Using the data below, return the stretch from the line that contains "Continue the three.js" through the line that contains "self.tree = self.material.node_tree", both included, exactly as it stands and nothing beyond it.

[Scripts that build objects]
....
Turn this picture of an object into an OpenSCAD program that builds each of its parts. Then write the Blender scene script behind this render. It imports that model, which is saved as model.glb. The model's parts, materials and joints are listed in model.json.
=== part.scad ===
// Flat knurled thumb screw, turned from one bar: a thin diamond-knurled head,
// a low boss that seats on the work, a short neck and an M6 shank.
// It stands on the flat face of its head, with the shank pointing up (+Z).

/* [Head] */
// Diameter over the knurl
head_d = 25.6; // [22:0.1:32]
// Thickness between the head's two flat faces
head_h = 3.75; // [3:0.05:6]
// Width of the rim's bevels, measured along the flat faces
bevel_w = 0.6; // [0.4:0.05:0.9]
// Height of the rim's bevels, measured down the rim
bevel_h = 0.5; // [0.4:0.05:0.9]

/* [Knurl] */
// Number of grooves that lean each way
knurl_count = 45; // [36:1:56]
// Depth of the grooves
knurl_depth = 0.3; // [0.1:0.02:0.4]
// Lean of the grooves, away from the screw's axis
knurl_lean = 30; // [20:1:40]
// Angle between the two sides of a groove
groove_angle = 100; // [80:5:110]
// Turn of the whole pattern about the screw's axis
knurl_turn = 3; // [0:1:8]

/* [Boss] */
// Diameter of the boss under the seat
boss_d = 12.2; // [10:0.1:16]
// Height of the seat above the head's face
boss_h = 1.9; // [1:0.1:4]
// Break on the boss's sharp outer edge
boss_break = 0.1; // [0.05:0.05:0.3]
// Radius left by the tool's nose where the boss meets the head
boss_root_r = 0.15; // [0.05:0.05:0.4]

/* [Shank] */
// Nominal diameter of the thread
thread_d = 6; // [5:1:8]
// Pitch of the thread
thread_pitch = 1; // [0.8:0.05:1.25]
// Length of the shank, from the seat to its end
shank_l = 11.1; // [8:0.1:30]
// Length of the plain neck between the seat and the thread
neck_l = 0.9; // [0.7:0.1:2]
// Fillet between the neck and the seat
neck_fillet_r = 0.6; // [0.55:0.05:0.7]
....
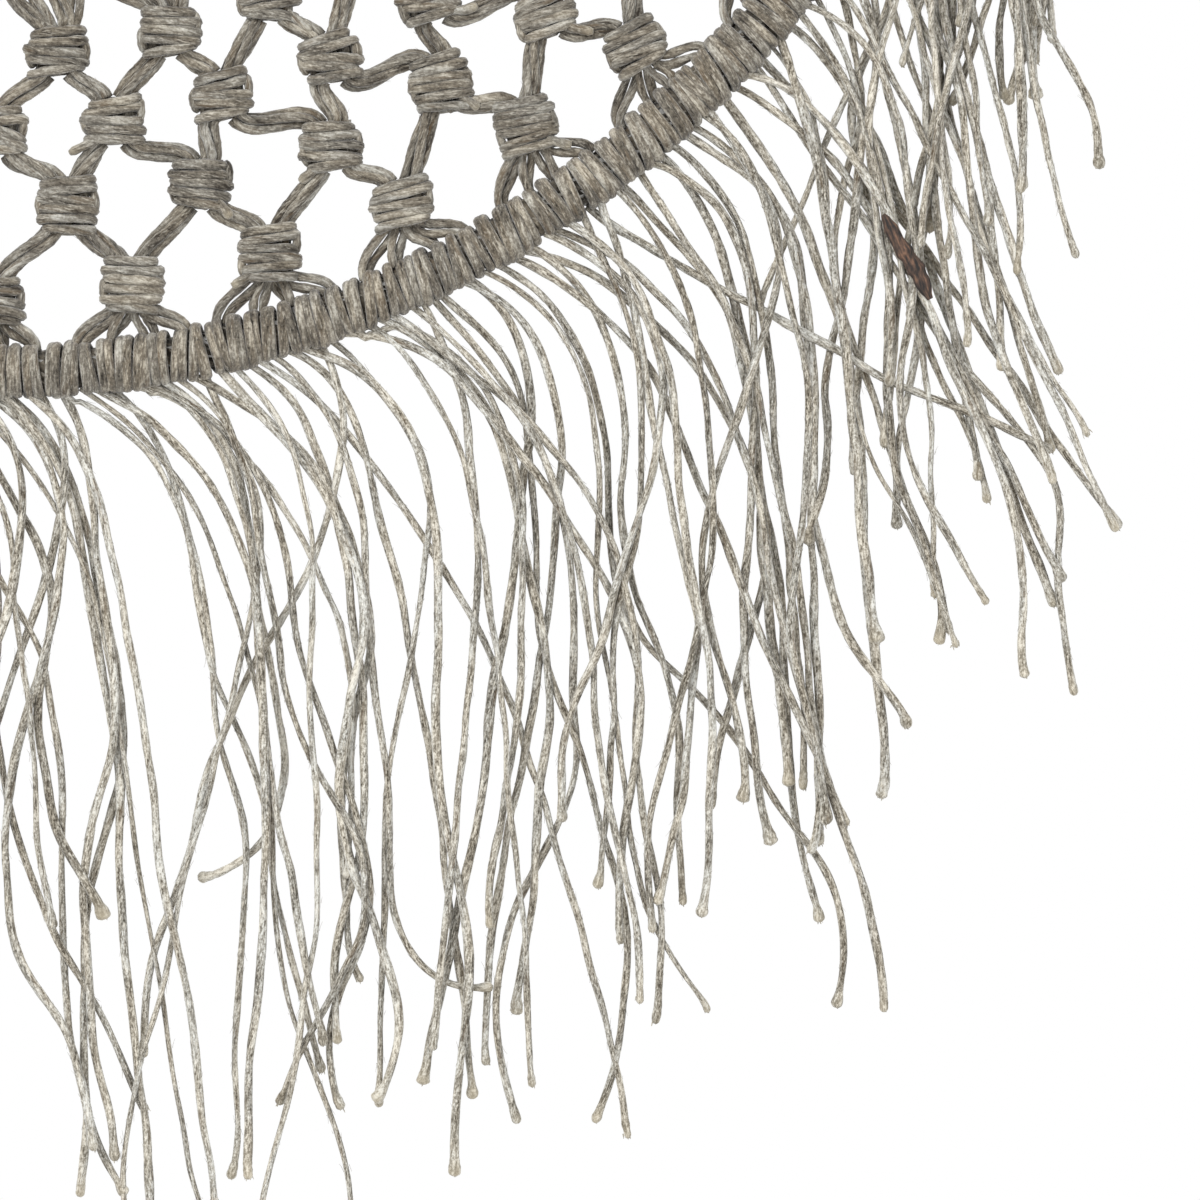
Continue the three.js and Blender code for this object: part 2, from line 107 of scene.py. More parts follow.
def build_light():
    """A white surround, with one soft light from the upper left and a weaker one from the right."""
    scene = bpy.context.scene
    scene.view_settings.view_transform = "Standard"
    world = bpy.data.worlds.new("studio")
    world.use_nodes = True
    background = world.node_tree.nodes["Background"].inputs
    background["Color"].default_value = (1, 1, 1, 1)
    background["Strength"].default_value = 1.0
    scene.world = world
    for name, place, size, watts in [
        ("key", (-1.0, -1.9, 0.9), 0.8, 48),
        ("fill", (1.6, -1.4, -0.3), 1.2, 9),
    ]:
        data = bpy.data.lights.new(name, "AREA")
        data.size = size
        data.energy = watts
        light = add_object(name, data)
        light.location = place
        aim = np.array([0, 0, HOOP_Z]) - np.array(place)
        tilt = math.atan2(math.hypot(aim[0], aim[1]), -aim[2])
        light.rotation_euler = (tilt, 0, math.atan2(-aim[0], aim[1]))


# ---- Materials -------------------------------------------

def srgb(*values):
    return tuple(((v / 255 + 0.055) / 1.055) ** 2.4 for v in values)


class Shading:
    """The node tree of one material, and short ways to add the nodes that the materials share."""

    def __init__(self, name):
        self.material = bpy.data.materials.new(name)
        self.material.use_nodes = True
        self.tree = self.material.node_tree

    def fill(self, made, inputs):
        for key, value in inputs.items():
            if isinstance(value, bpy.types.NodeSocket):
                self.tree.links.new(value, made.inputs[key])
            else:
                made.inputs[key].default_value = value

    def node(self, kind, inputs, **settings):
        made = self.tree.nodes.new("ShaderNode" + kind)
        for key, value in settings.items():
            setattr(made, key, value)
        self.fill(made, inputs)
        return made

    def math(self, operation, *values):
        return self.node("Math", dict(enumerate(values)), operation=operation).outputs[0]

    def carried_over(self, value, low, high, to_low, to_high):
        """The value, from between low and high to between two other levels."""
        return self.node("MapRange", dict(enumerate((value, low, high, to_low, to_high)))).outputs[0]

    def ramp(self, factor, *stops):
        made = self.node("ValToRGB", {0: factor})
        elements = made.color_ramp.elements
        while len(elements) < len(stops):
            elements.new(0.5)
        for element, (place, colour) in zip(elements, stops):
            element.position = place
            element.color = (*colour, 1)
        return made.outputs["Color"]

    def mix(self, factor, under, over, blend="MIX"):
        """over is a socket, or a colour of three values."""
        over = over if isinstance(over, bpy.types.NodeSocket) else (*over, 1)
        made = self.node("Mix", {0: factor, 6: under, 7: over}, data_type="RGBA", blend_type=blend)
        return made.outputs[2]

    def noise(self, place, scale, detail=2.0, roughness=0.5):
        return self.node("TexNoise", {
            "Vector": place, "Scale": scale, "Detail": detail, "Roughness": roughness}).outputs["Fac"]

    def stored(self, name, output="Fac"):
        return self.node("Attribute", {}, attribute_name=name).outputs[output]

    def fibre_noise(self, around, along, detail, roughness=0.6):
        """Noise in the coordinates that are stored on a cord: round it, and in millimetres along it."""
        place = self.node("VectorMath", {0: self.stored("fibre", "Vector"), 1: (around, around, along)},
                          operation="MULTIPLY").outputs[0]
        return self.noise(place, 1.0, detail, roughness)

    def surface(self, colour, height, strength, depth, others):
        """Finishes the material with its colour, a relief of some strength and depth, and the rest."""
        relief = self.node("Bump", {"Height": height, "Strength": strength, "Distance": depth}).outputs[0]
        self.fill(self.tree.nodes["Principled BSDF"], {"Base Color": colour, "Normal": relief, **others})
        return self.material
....
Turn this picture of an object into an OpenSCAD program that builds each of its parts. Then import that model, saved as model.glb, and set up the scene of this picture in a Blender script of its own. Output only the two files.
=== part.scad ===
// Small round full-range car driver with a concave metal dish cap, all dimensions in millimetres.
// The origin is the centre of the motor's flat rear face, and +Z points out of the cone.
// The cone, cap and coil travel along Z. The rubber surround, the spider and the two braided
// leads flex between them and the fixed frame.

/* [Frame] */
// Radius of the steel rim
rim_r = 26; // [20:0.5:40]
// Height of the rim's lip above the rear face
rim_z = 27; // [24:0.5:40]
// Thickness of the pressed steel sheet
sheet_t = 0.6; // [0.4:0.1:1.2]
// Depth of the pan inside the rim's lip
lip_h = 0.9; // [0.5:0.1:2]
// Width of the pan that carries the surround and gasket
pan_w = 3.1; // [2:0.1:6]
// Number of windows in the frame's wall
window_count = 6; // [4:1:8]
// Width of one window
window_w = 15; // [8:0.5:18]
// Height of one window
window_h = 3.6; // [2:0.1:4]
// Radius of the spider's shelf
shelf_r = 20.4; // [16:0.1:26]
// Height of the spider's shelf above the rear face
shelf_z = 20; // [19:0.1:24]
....
**Answer to the task:**
Continue the three.js and Blender code for this object: part 2, from line 107 of scene.py. More parts follow.
def build_light():
    """A white surround, with one soft light from the upper left and a weaker one from the right."""
    scene = bpy.context.scene
    scene.view_settings.view_transform = "Standard"
    world = bpy.data.worlds.new("studio")
    world.use_nodes = True
    background = world.node_tree.nodes["Background"].inputs
    background["Color"].default_value = (1, 1, 1, 1)
    background["Strength"].default_value = 1.0
    scene.world = world
    for name, place, size, watts in [
        ("key", (-1.0, -1.9, 0.9), 0.8, 48),
        ("fill", (1.6, -1.4, -0.3), 1.2, 9),
    ]:
        data = bpy.data.lights.new(name, "AREA")
        data.size = size
        data.energy = watts
        light = add_object(name, data)
        light.location = place
        aim = np.array([0, 0, HOOP_Z]) - np.array(place)
        tilt = math.atan2(math.hypot(aim[0], aim[1]), -aim[2])
        light.rotation_euler = (tilt, 0, math.atan2(-aim[0], aim[1]))


# ---- Materials -------------------------------------------

def srgb(*values):
    return tuple(((v / 255 + 0.055) / 1.055) ** 2.4 for v in values)


class Shading:
    """The node tree of one material, and short ways to add the nodes that the materials share."""

    def __init__(self, name):
        self.material = bpy.data.materials.new(name)
        self.material.use_nodes = True
        self.tree = self.material.node_tree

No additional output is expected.